Kristo Immanuel menyusun alur dengan sederhana tapi penuh nuansa. Tidak ada ledakan konflik yang besar atau twist berlapis, tapi justru di situlah kekuatannya. Film ini mengandalkan tempo yang tenang dan dialog yang terasa natural. Setiap humor muncul di waktu yang pas, setiap refleksi dimasukkan tanpa terasa menggurui. Penonton diajak untuk ikut masuk ke dalam kepala Gema, mengikuti logika nyeleneh sekaligus getir yang sering kali mirip dengan kegelisahan kita sendiri dalam mencari perhatian.

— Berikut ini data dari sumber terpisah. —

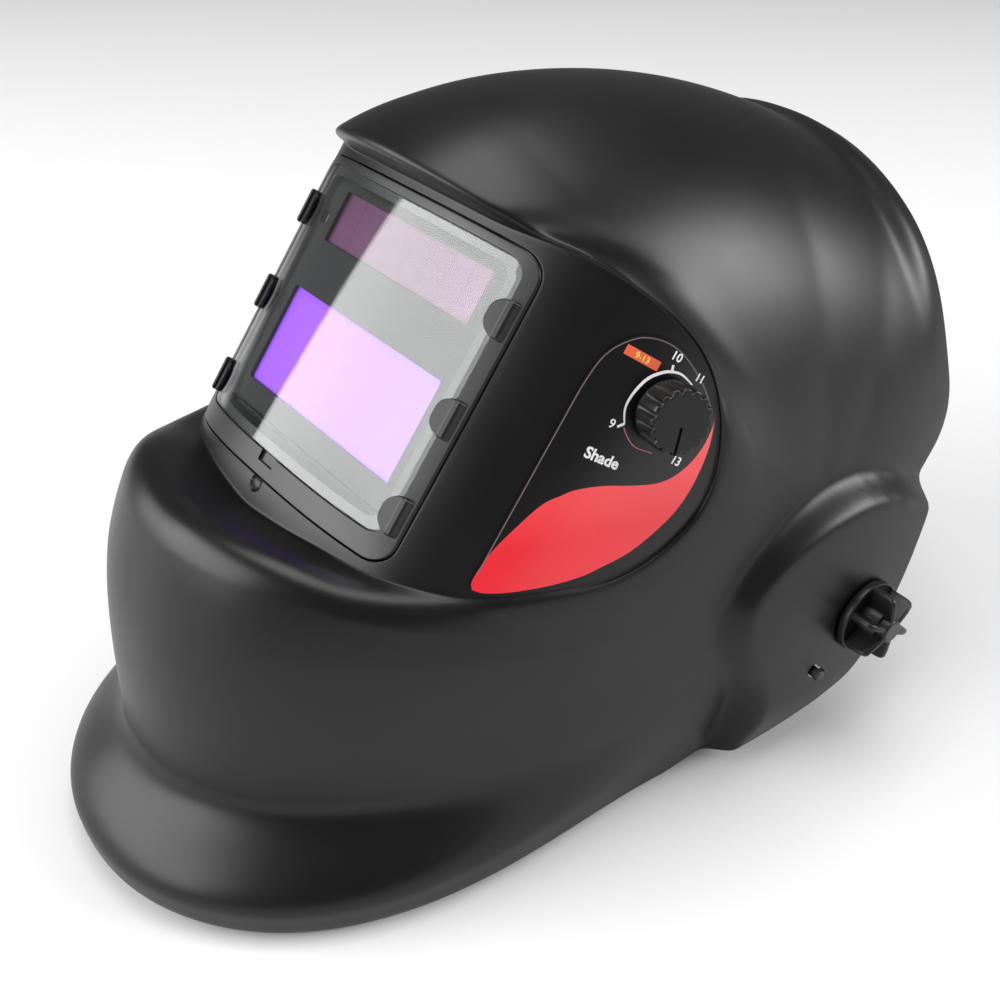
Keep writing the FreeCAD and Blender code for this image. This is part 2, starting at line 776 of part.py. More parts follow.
# ---------------------------------------------------------------- pivots and head gear
def pivot_knob():
    knob = rod((EAR_X + 0.4, PIVOT_Y, PIVOT_Z), (1, 0, 0), KNOB_R, 3.2)
    knob = softened(knob, 0.9, lambda e: e.BoundBox.XMin > EAR_X + 3.5)
    knob = knob.fuse(rod((EAR_X + 3, PIVOT_Y, PIVOT_Z), (1, 0, 0), 6.7, 8.0))
    knob = knob.fuse(rod((EAR_X + 10, PIVOT_Y, PIVOT_Z), (1, 0, 0), 4.8, 4.4))
    for k in range(6):
        fin = prism([(EAR_X + 3, 0, -1.3), (EAR_X + 3, 14.4, -1.3), (EAR_X + 10.6, 14.2, -1.3),
                     (EAR_X + 12.9, 12.9, -1.3), (EAR_X + 13.8, 5.0, -1.3), (EAR_X + 13.8, 0, -1.3)],
                    (0, 0, 2.6))
        fin.rotate(V3(0, 0, 0), V3(1, 0, 0), 60 * k + 30)
        fin.translate(V3(0, PIVOT_Y, PIVOT_Z))
        knob = knob.fuse(fin)
    knob = knob.cut(rod((EAR_X, PIVOT_Y, PIVOT_Z), (1, 0, 0), 5.6, 9.4))
    return knob.removeSplitter()


def knob_insert():
    ring = rod((EAR_X + 0.5, PIVOT_Y, PIVOT_Z), (1, 0, 0), 5.6, 8.9)
    return ring.cut(rod((EAR_X, PIVOT_Y, PIVOT_Z), (1, 0, 0), BOLT_R + 0.35, 14))


def pivot_bolt():
    bolt = rod((103.2, PIVOT_Y, PIVOT_Z), (1, 0, 0), BOLT_R, 23.2)
    bolt = softened(bolt, 0.8, lambda e: e.BoundBox.XMin > 129)
    head = box(103.2, 107.0, PIVOT_Y - 7, PIVOT_Y + 7, PIVOT_Z - 7, PIVOT_Z + 7)
    head = softened(head, 1.5, lambda e: e.BoundBox.XLength > 3)
    return bolt.fuse(head)


def friction_washer():
    ring = rod((113.0, PIVOT_Y, PIVOT_Z), (1, 0, 0), 11.5, 1.5)
    return ring.cut(rod((112, PIVOT_Y, PIVOT_Z), (1, 0, 0), BOLT_R + 0.1, 4))


def stop_lever():
    y = STOP_R * cos(LEVER_A)
    z = STOP_R * sin(LEVER_A)
    plate = rod((110.8, PIVOT_Y, PIVOT_Z), (1, 0, 0), 9.0, 1.7)
    tip = rod((110.8, PIVOT_Y + y, PIVOT_Z + z), (1, 0, 0), 4.4, 1.7)
    bar = prism([(110.8, 2.5, -4.4), (110.8, STOP_R, -4.4), (110.8, STOP_R, 4.4), (110.8, 2.5, 4.4)],
                (1.7, 0, 0))
    bar.rotate(V3(0, 0, 0), V3(1, 0, 0), degrees(LEVER_A))
    bar.translate(V3(0, PIVOT_Y, PIVOT_Z))
    peg = rod((112.4, PIVOT_Y + y, PIVOT_Z + z), (1, 0, 0), 2.1, 7.2)
    peg = softened(peg, 0.7, lambda e: e.BoundBox.XMin > 119)
    lever = fused([plate, tip, bar, peg])
    return lever.cut(rod((100, PIVOT_Y, PIVOT_Z), (1, 0, 0), BOLT_R + 0.35, 20))


ARM_Z = [(45.5, 109.3), (74, 109.3), (92, 84.3), (116, 84.3)]


def side_arm():
    t = 2.2
    outer = [(x, z) for z, x in ARM_Z]
    inner = [(109.3 - t, 45.5), (109.3 - t, 73.2), (84.3 - t, 91.2), (84.3 - t, 116)]
    pts = [(x, PIVOT_Y - 14, z) for x, z in outer + inner[::-1]]
    arm = prism(pts, (0, 28, 0))
    trim = prism([(70, PIVOT_Y - 15, 60), (70, PIVOT_Y - 15, 92), (70, PIVOT_Y - 11, 117),
                  (70, PIVOT_Y + 13, 117), (70, PIVOT_Y + 15, 92), (70, PIVOT_Y + 15, 60)], (50, 0, 0))
    disc = rod((100, PIVOT_Y, PIVOT_Z), (1, 0, 0), 15, 20)
    arm = arm.common(trim.fuse(disc))
    arm = arm.cut(rod((95, PIVOT_Y, PIVOT_Z), (1, 0, 0), BOLT_R + 0.1, 20))
    for y in RIVET_Y:
        arm = arm.cut(rod((75, y, RIVET_Z), (1, 0, 0), 2.1, 20))
    return arm


RIVET_Y = (149.0, 163.0)
RIVET_Z = 101.0


def ring_point(a, grow=0.0):
    """point on the head ring at angle a from +X, moved outwards"""
    c = cos(a)
    s = sin(a)
    x = math.copysign((RING_A + grow) * abs(c) ** (2 / RING_N), c)
    y = math.copysign((RING_B + grow) * abs(s) ** (2 / RING_N), s)
    return x, RING_Y + y


def ring_angle(x, rear=True):
    """angle of the point of the ring at a given x"""
    a = math.acos((x / RING_A) ** (RING_N / 2))
    return a if rear else -a


def strip(a0, a1, low, high, z0, z1, count=48):
    """upright strap along the head ring between two angles"""
    lines = []
    for grow in (low, high):
        pts = []
        for i in range(count + 1):
            x, y = ring_point(a0 + (a1 - a0) * i / count, grow)
            pts.append(V3(x, y, z0))
        curve = Part.BSplineCurve()
        curve.interpolate(pts)
        lines.append(curve.toShape())
    ends = [Part.makeLine(lines[0].Vertexes[k].Point, lines[1].Vertexes[k].Point) for k in (0, 1)]
    wire = Part.Wire([lines[0], ends[1], lines[1], ends[0]])
    return Part.Face(wire).extrude(V3(0, 0, z1 - z0))


def headband():
    end = ring_angle(31.5)
    h = STRAP_T / 2
    z0 = RING_Z - STRAP_H / 2
    z1 = RING_Z + STRAP_H / 2
    band = strip(end - 2 * pi + (pi - 2 * end), end, -h, h, z0, z1, 96)
    cuts = []
    for side in (0, 1):
        for k in range(7):
            a = 0.42 + 0.075 * k
            x, y = ring_point(a)
            slot = box(x - 6, x + 6, y - 2.0, y + 2.0, RING_Z - 2, RING_Z + 2)
            cuts.append(mirrored(slot) if side else slot)
    for y in RIVET_Y:
        for side in (-1, 1):
            cuts.append(rod((side * 70, y, RIVET_Z), (side, 0, 0), 2.1, 20))
    band = band.cut(cuts)
    for side, z in ((1, RACK_Z), (-1, -RACK_Z)):
        zc = RING_Z + z
        keep = box(41, 47, 250.5, 262.6, zc - 7.2, zc + 7.2)
        keep = keep.cut(box(40, 48, RACK_Y - 1.6, RACK_Y + 1.6, zc - 5.1, zc + 5.1))
        keep = keep.cut(prism([(40, 240, zc - 9), (40, 254.5, zc - 9), (48, 253.2, zc - 9),
                               (48, 240, zc - 9)], (0, 0, 18)))
        band = band.fuse(mirrored(keep) if side < 0 else keep)
    return band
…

Omara Esteghlal yang berperan sebagai Gema tampil sangat menjiwai. Ia bukan hanya sekedar “memainkan” karakter, tapi benar-benar menjadi Gema. Kepolosan, kebingungan, sekaligus keganjilan Gema tersampaikan dengan jujur, membuat penonton mudah bersimpati. Di satu sisi kita tertawa melihat reaksinya yang konyol, tapi di sisi lain kita ikut merasakan getir yang ia sembunyikan. Karakter pendukung tampil secukupnya, tidak mengambil alih panggung, tapi memberi warna yang memperkuat perjalanan Gema.

Secara visual, film ini tidak berusaha tampil megah. Kamera bekerja sederhana, tapi cukup efektif. Ada beberapa framing yang dengan cerdas menekankan rasa keterasingan Gema, misalnya ketika ia terlihat kecil di tengah keramaian kantor, atau saat kamera sengaja menjaga jarak agar kita merasakan sunyinya. Editing juga terasa rapi, mampu menjembatani peralihan dari adegan komedi ke refleksi tanpa canggung.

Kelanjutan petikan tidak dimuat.